::: THE DATA
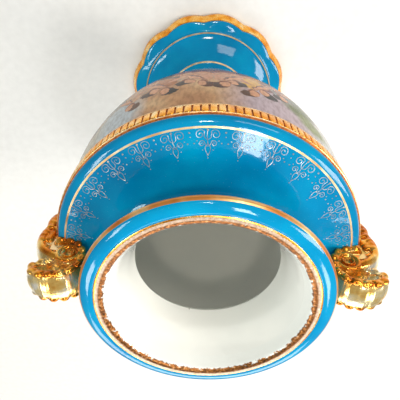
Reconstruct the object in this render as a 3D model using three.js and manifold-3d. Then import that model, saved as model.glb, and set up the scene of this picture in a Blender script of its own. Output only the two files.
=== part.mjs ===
// Mantel urn: a turquoise-glazed porcelain vase with two gilt scroll handles, bolted down on a
// separately cast foot with a twelve-lobed edge. Both pieces are hollow castings.
// Millimetres, +Z up. The origin is the centre of the foot's underside; the handles lie along X.
import * as THREE from 'three';
import { mergeVertices } from 'three/addons/utils/BufferGeometryUtils.js';
import Module from 'manifold-3d';

const wasm = await Module();
wasm.setup();

// Driving dimensions of the vase.
const HEIGHT = 335.5;          // foot's underside to the top of the lip
const JOINT_Z = 50;            // top of the foot
const JOINT_GAP = 0.3;         // the pieces stay this far apart
const JOINT_R = 25;            // radius of the two beads that meet at the joint
const BELLY_R = 98.7;          // widest part of the belly
const WALL = 5;                // thickness of the casting
const BAND_R = 99.3;           // raised gilt band round the shoulder's edge
const BAND_LOW = 274.6;
const BAND_HIGH = 286.3;
const SHOULDER_R = 93.3;       // the flat shoulder starts here
const SHOULDER_Z = 291.1;
const NECK_R = 53;             // waist of the short neck, outside
const THROAT_R = 47.2;         // narrowest part of the throat, inside
const THROAT_Z = 295.8;
const RIM_R = 75;              // outer edge of the flared rim
const RIM_Z = 331.5;
const LIP_OUTER_R = 64.5;      // the flat top of the lip
const LIP_INNER_R = 61.5;
const MOUTH_R = 59.5;

// Driving dimensions of the foot.
const LOBES = 12;
const LOBE_DEPTH = 3.1;        // how far a lobe stands out past the notches beside it
const FOOT_TURN = THREE.MathUtils.degToRad(5);  // the foot is bolted on a little off the handles
const EDGE_R = 85;             // the foot's edge at a notch
const RING_R = 70.9;           // gilt ridge round the foot
const COLLAR_R = 44.5;         // smaller gilt ridge below the stem
const STEM_R = 21.5;

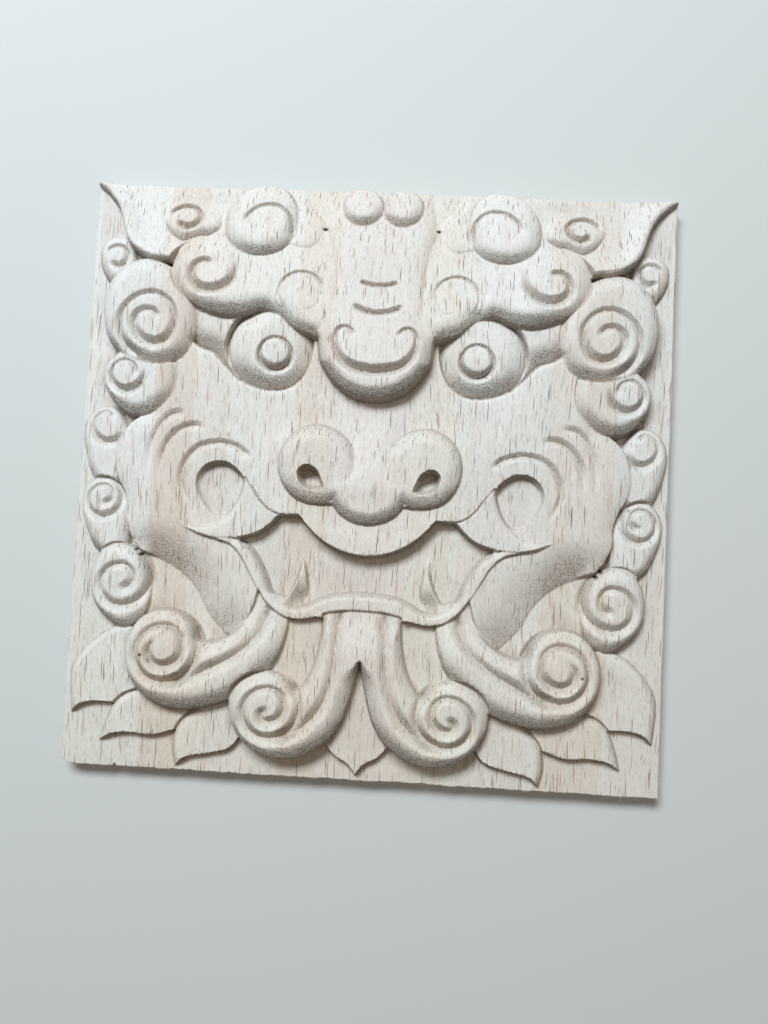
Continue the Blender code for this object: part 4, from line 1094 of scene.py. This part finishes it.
::::::
### [TASK DESCRIPTION]
Extract all lines as given.

### [SOLVED PROBLEM]
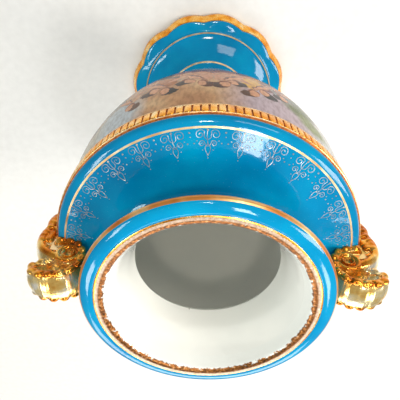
Reconstruct the object in this render as a 3D model using three.js and manifold-3d. Then import that model, saved as model.glb, and set up the scene of this picture in a Blender script of its own. Output only the two files.
=== part.mjs ===
// Mantel urn: a turquoise-glazed porcelain vase with two gilt scroll handles, bolted down on a
// separately cast foot with a twelve-lobed edge. Both pieces are hollow castings.
// Millimetres, +Z up. The origin is the centre of the foot's underside; the handles lie along X.
import * as THREE from 'three';
import { mergeVertices } from 'three/addons/utils/BufferGeometryUtils.js';
import Module from 'manifold-3d';

const wasm = await Module();
wasm.setup();

// Driving dimensions of the vase.
const HEIGHT = 335.5;          // foot's underside to the top of the lip
const JOINT_Z = 50;            // top of the foot
const JOINT_GAP = 0.3;         // the pieces stay this far apart
const JOINT_R = 25;            // radius of the two beads that meet at the joint
const BELLY_R = 98.7;          // widest part of the belly
const WALL = 5;                // thickness of the casting
const BAND_R = 99.3;           // raised gilt band round the shoulder's edge
const BAND_LOW = 274.6;
const BAND_HIGH = 286.3;
const SHOULDER_R = 93.3;       // the flat shoulder starts here
const SHOULDER_Z = 291.1;
const NECK_R = 53;             // waist of the short neck, outside
const THROAT_R = 47.2;         // narrowest part of the throat, inside
const THROAT_Z = 295.8;
const RIM_R = 75;              // outer edge of the flared rim
const RIM_Z = 331.5;
const LIP_OUTER_R = 64.5;      // the flat top of the lip
const LIP_INNER_R = 61.5;
const MOUTH_R = 59.5;

// Driving dimensions of the foot.
const LOBES = 12;
const LOBE_DEPTH = 3.1;        // how far a lobe stands out past the notches beside it
const FOOT_TURN = THREE.MathUtils.degToRad(5);  // the foot is bolted on a little off the handles
const EDGE_R = 85;             // the foot's edge at a notch
const RING_R = 70.9;           // gilt ridge round the foot
const COLLAR_R = 44.5;         // smaller gilt ridge below the stem
const STEM_R = 21.5;

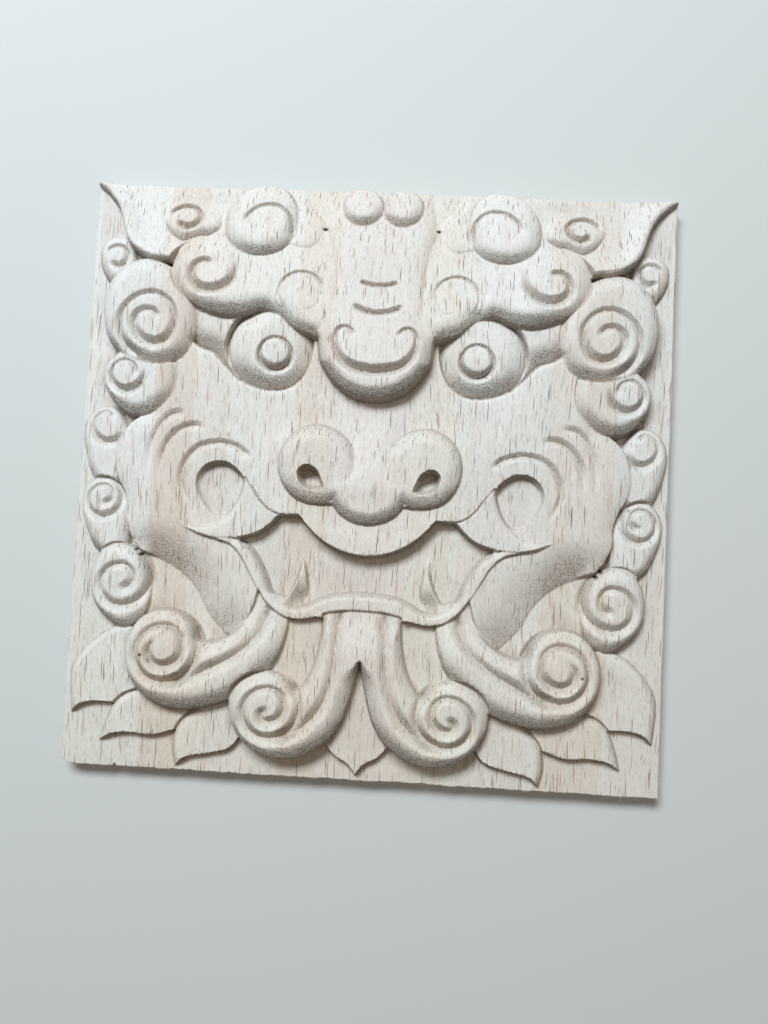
Continue the Blender code for this object: part 4, from line 1094 of scene.py. This part finishes it.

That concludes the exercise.